BEGIN RECORDED INFORMATION

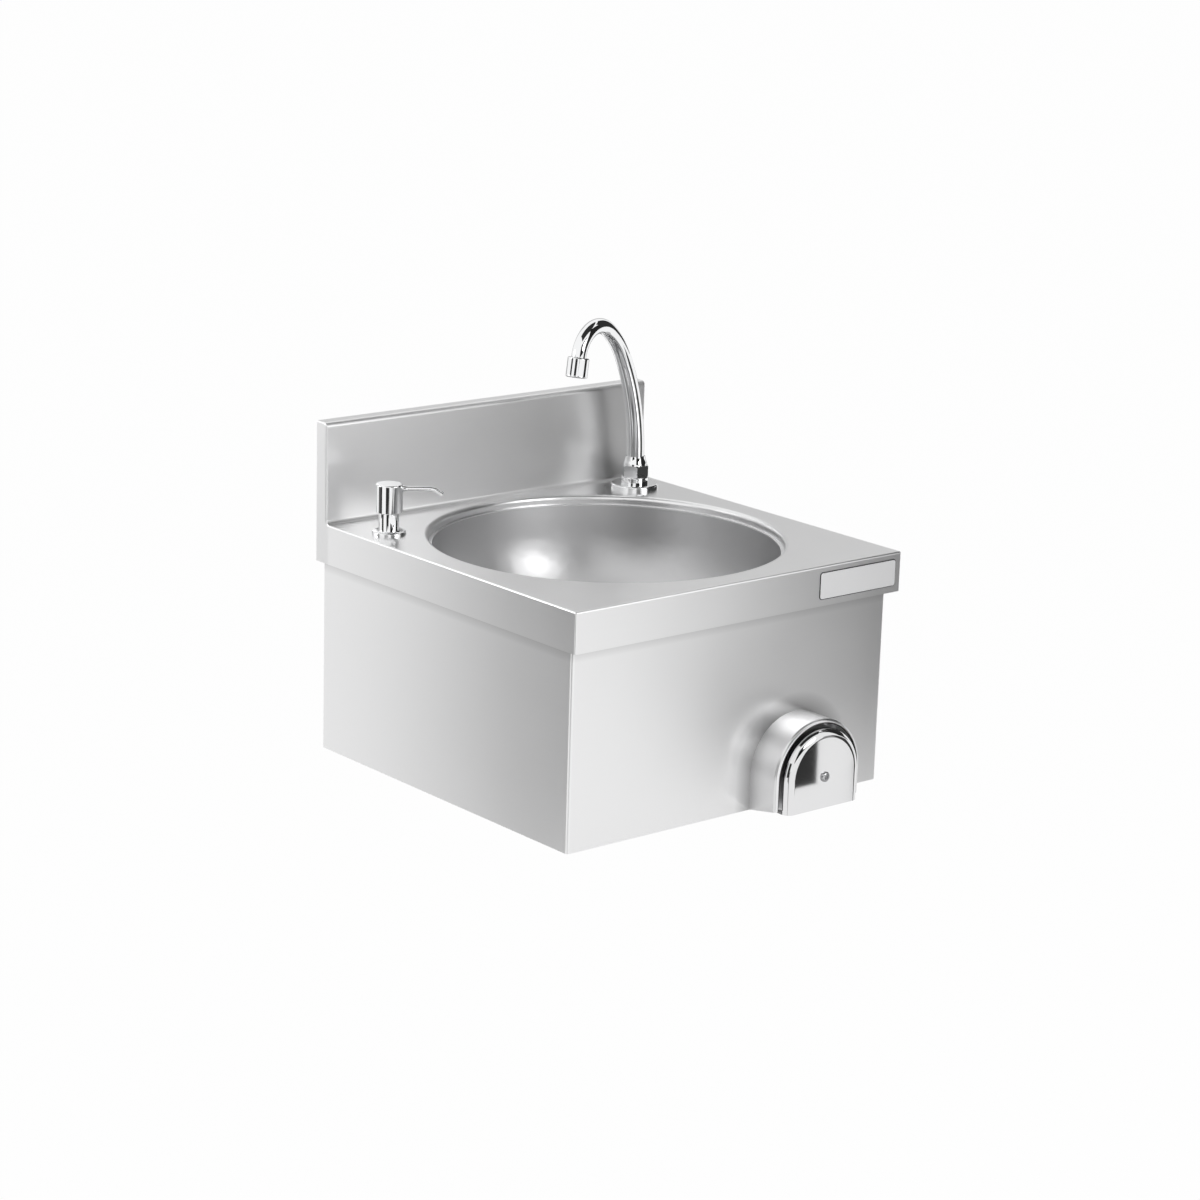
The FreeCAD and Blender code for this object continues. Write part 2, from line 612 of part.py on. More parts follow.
def check_valve(x):
    """Non-return valve screwed in from below, with a seat and a male inlet thread."""
    y = VALVE_IN_Y
    top = KNEE_Z - 20
    body = nut(24.0, 6.4, (x, y, top - 12), (x, y, top))
    spigot = tube(8.0, 6.4, (x, y, top), (x, y, top + 8))
    seat = tube(7.0, 4.5, (x, y, top - 12), (x, y, top - 10))
    thread = tube(INLET_THREAD_R, 6.0, (x, y, top - 12 - INLET_L), (x, y, top - 12))
    return body.fuse([spigot, seat, thread]).removeSplitter()


def check_disc(x):
    """Plastic disc that closes a non-return valve, with its guide stem."""
    body = turned([(0, 0), (5.8, 0), (5.8, 2), (1.6, 4), (1.6, 12), (0, 12)])
    return body.translated(Vector(x, VALVE_IN_Y, KNEE_Z - 30))


def mixer_cartridge():
    """Brass bonnet screwed into the mixing valve's left end."""
    left = MIXER_X[0]
    y = VALVE_IN_Y
    stem = tube(8.0, 4.0 + RUNNING, (left, y, KNEE_Z), (left + 12, y, KNEE_Z))
    head = nut(24.0, 4.0 + RUNNING, (left - 6, y, KNEE_Z), (left, y, KNEE_Z))
    return stem.fuse(head).removeSplitter()


def mixer_spindle():
    """Spindle that the knob turns, with the mixing sleeve at its inner end."""
    left, right = MIXER_X
    y = VALVE_IN_Y
    shaft = rod(4.0, (left - 17, y, KNEE_Z), (left + 14, y, KNEE_Z))
    sleeve = tube(10.0 - RUNNING, 7.5, (left + 13.0, y, KNEE_Z), (right - 10, y, KNEE_Z))
    disc = rod(10.0 - RUNNING, (left + 13.0, y, KNEE_Z), (left + 16, y, KNEE_Z))
    body = shaft.fuse([sleeve, disc])
    windows = [rod(5.0, (x, y, KNEE_Z), (x, y, KNEE_Z - 12)) for x in CHECK_X]
    return body.cut(windows).removeSplitter()


def mixer_knob():
    """Temperature knob with finger flutes."""
    width, radius, flutes = 16.0, 16.0, 8
    body = turned([(4.0, width), (4.0, width - 10), (0, width - 10), (0, 0), (radius - 1.5, 0),
                   (radius, 1.5), (radius, width - 1.5), (radius - 1.5, width)])
    for k in range(flutes):
        a = 2 * pi * k / flutes
        x, y = (radius + 2) * cos(a), (radius + 2) * sin(a)
        body = body.cut(rod(4.0, (x, y, -1), (x, y, width + 1)))
    body.rotate(Vector(), Vector(0, 1, 0), 90)
    return body.translated(Vector(MIXER_X[0] - 7 - width, VALVE_IN_Y, KNEE_Z))


def mixer_bracket():
    """Strap that carries the mixing valve from the back of the skirt's front."""
    y = VALVE_IN_Y
    x0, x1 = -22.5, -9.5
    strap = tube(VALVE_R + 2, VALVE_R, (x0, y, KNEE_Z), (x1, y, KNEE_Z))
    arm = block(x0, x1, SKIRT_BACK_FACE, y, KNEE_Z + VALVE_R, KNEE_Z + VALVE_R + 2)
    arm = arm.cut(rod(VALVE_R + 1, (x0 - 1, y, KNEE_Z), (x1 + 1, y, KNEE_Z)))
    foot = block(x0, x1, SKIRT_BACK_FACE, SKIRT_BACK_FACE + 2, KNEE_Z + VALVE_R - 26,
                 KNEE_Z + VALVE_R + 2)
    return strap.fuse([arm, foot]).removeSplitter()


def link_pipe():
    """Short flanged pipe from the mixing valve to the knee valve."""
    x0, x1 = MIXER_X[1] + 6, KNEE_X - 30
    y = VALVE_IN_Y
    body = rod(HOSE_R, (x0, y, KNEE_Z), (x1, y, KNEE_Z))
    flanges = [rod(PORT_R, (x0, y, KNEE_Z), (x0 + 1.5, y, KNEE_Z)),
               rod(PORT_R, (x1 - 1.5, y, KNEE_Z), (x1, y, KNEE_Z))]
    bore = rod(5.0, (x0 - 1, y, KNEE_Z), (x1 + 1, y, KNEE_Z))
    return body.fuse(flanges).cut(bore).removeSplitter()


def union_nut(foot, inward):
    """Union nut: foot is the sealing face between port and pipe, inward points to the port."""
    start = Vector(*foot)
    way = Vector(*inward)
    port_end = start + way * 6
    pipe_end = start - way * 5.5
    body = nut(21.0, HOSE_R + 0.1, tuple(pipe_end), tuple(port_end))
    return body.cut(rod(PORT_R, tuple(start - way * 1.5), tuple(port_end + way)))


def link_nuts():
    """Union nuts at both ends of the link pipe."""
    y = VALVE_IN_Y
    return Part.makeCompound([union_nut((MIXER_X[1] + 6, y, KNEE_Z), (-1, 0, 0)),
                              union_nut((KNEE_X - 30, y, KNEE_Z), (1, 0, 0))])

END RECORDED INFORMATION

BRIEF | Copy out all of the lines above exactly.

EXERCISE SOLUTION |
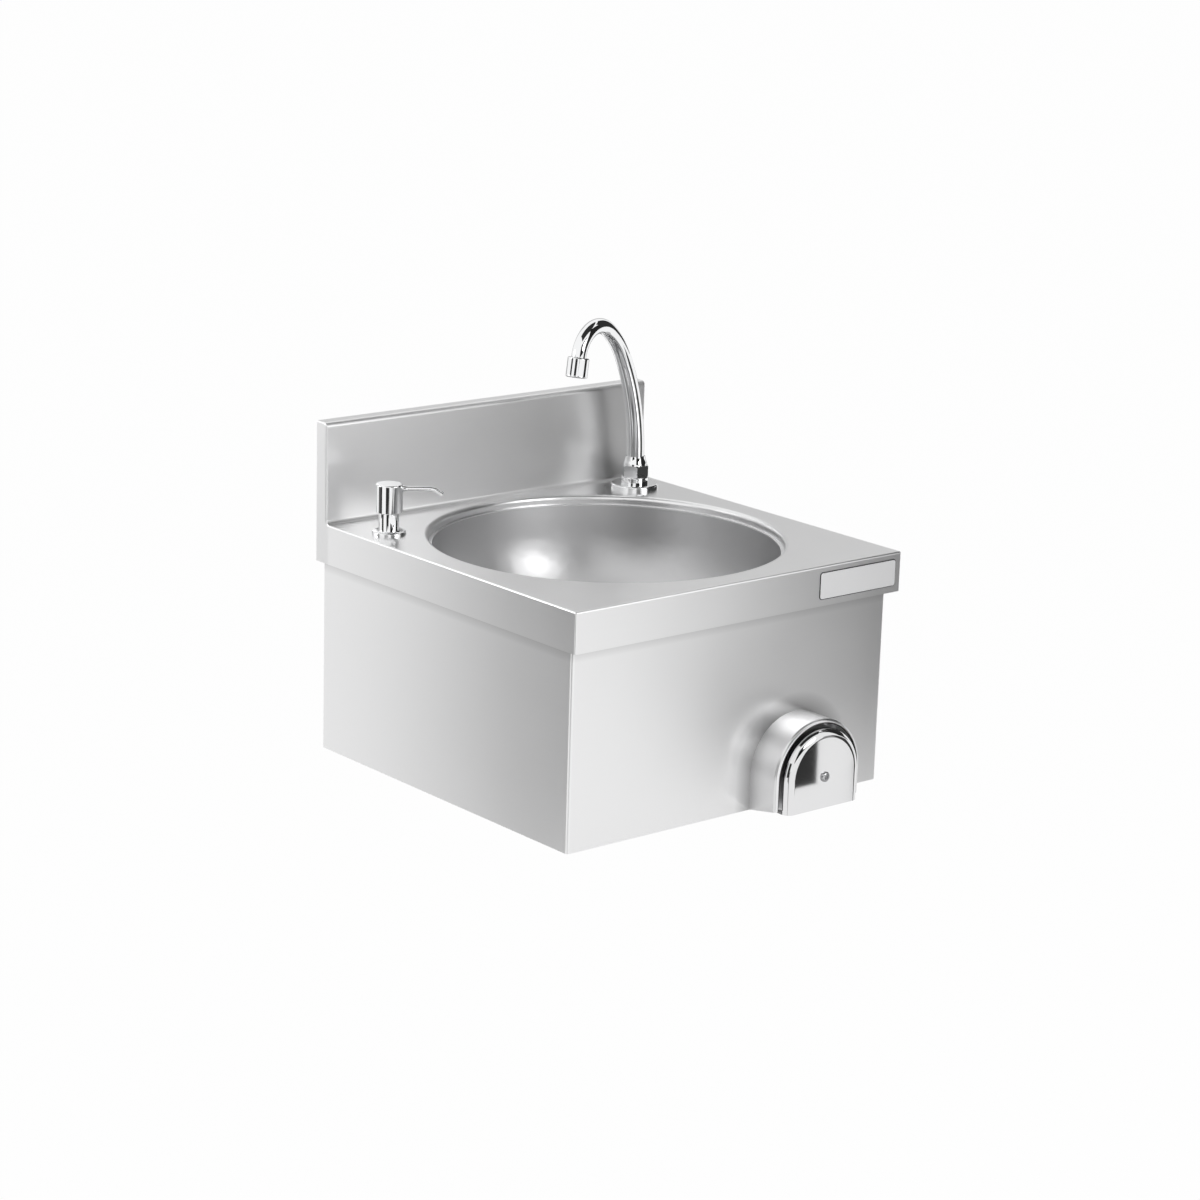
The FreeCAD and Blender code for this object continues. Write part 2, from line 612 of part.py on. More parts follow.
def check_valve(x):
    """Non-return valve screwed in from below, with a seat and a male inlet thread."""
    y = VALVE_IN_Y
    top = KNEE_Z - 20
    body = nut(24.0, 6.4, (x, y, top - 12), (x, y, top))
    spigot = tube(8.0, 6.4, (x, y, top), (x, y, top + 8))
    seat = tube(7.0, 4.5, (x, y, top - 12), (x, y, top - 10))
    thread = tube(INLET_THREAD_R, 6.0, (x, y, top - 12 - INLET_L), (x, y, top - 12))
    return body.fuse([spigot, seat, thread]).removeSplitter()


def check_disc(x):
    """Plastic disc that closes a non-return valve, with its guide stem."""
    body = turned([(0, 0), (5.8, 0), (5.8, 2), (1.6, 4), (1.6, 12), (0, 12)])
    return body.translated(Vector(x, VALVE_IN_Y, KNEE_Z - 30))


def mixer_cartridge():
    """Brass bonnet screwed into the mixing valve's left end."""
    left = MIXER_X[0]
    y = VALVE_IN_Y
    stem = tube(8.0, 4.0 + RUNNING, (left, y, KNEE_Z), (left + 12, y, KNEE_Z))
    head = nut(24.0, 4.0 + RUNNING, (left - 6, y, KNEE_Z), (left, y, KNEE_Z))
    return stem.fuse(head).removeSplitter()


def mixer_spindle():
    """Spindle that the knob turns, with the mixing sleeve at its inner end."""
    left, right = MIXER_X
    y = VALVE_IN_Y
    shaft = rod(4.0, (left - 17, y, KNEE_Z), (left + 14, y, KNEE_Z))
    sleeve = tube(10.0 - RUNNING, 7.5, (left + 13.0, y, KNEE_Z), (right - 10, y, KNEE_Z))
    disc = rod(10.0 - RUNNING, (left + 13.0, y, KNEE_Z), (left + 16, y, KNEE_Z))
    body = shaft.fuse([sleeve, disc])
    windows = [rod(5.0, (x, y, KNEE_Z), (x, y, KNEE_Z - 12)) for x in CHECK_X]
    return body.cut(windows).removeSplitter()


def mixer_knob():
    """Temperature knob with finger flutes."""
    width, radius, flutes = 16.0, 16.0, 8
    body = turned([(4.0, width), (4.0, width - 10), (0, width - 10), (0, 0), (radius - 1.5, 0),
                   (radius, 1.5), (radius, width - 1.5), (radius - 1.5, width)])
    for k in range(flutes):
        a = 2 * pi * k / flutes
        x, y = (radius + 2) * cos(a), (radius + 2) * sin(a)
        body = body.cut(rod(4.0, (x, y, -1), (x, y, width + 1)))
    body.rotate(Vector(), Vector(0, 1, 0), 90)
    return body.translated(Vector(MIXER_X[0] - 7 - width, VALVE_IN_Y, KNEE_Z))


def mixer_bracket():
    """Strap that carries the mixing valve from the back of the skirt's front."""
    y = VALVE_IN_Y
    x0, x1 = -22.5, -9.5
    strap = tube(VALVE_R + 2, VALVE_R, (x0, y, KNEE_Z), (x1, y, KNEE_Z))
    arm = block(x0, x1, SKIRT_BACK_FACE, y, KNEE_Z + VALVE_R, KNEE_Z + VALVE_R + 2)
    arm = arm.cut(rod(VALVE_R + 1, (x0 - 1, y, KNEE_Z), (x1 + 1, y, KNEE_Z)))
    foot = block(x0, x1, SKIRT_BACK_FACE, SKIRT_BACK_FACE + 2, KNEE_Z + VALVE_R - 26,
                 KNEE_Z + VALVE_R + 2)
    return strap.fuse([arm, foot]).removeSplitter()


def link_pipe():
    """Short flanged pipe from the mixing valve to the knee valve."""
    x0, x1 = MIXER_X[1] + 6, KNEE_X - 30
    y = VALVE_IN_Y
    body = rod(HOSE_R, (x0, y, KNEE_Z), (x1, y, KNEE_Z))
    flanges = [rod(PORT_R, (x0, y, KNEE_Z), (x0 + 1.5, y, KNEE_Z)),
               rod(PORT_R, (x1 - 1.5, y, KNEE_Z), (x1, y, KNEE_Z))]
    bore = rod(5.0, (x0 - 1, y, KNEE_Z), (x1 + 1, y, KNEE_Z))
    return body.fuse(flanges).cut(bore).removeSplitter()


def union_nut(foot, inward):
    """Union nut: foot is the sealing face between port and pipe, inward points to the port."""
    start = Vector(*foot)
    way = Vector(*inward)
    port_end = start + way * 6
    pipe_end = start - way * 5.5
    body = nut(21.0, HOSE_R + 0.1, tuple(pipe_end), tuple(port_end))
    return body.cut(rod(PORT_R, tuple(start - way * 1.5), tuple(port_end + way)))


def link_nuts():
    """Union nuts at both ends of the link pipe."""
    y = VALVE_IN_Y
    return Part.makeCompound([union_nut((MIXER_X[1] + 6, y, KNEE_Z), (-1, 0, 0)),
                              union_nut((KNEE_X - 30, y, KNEE_Z), (1, 0, 0))])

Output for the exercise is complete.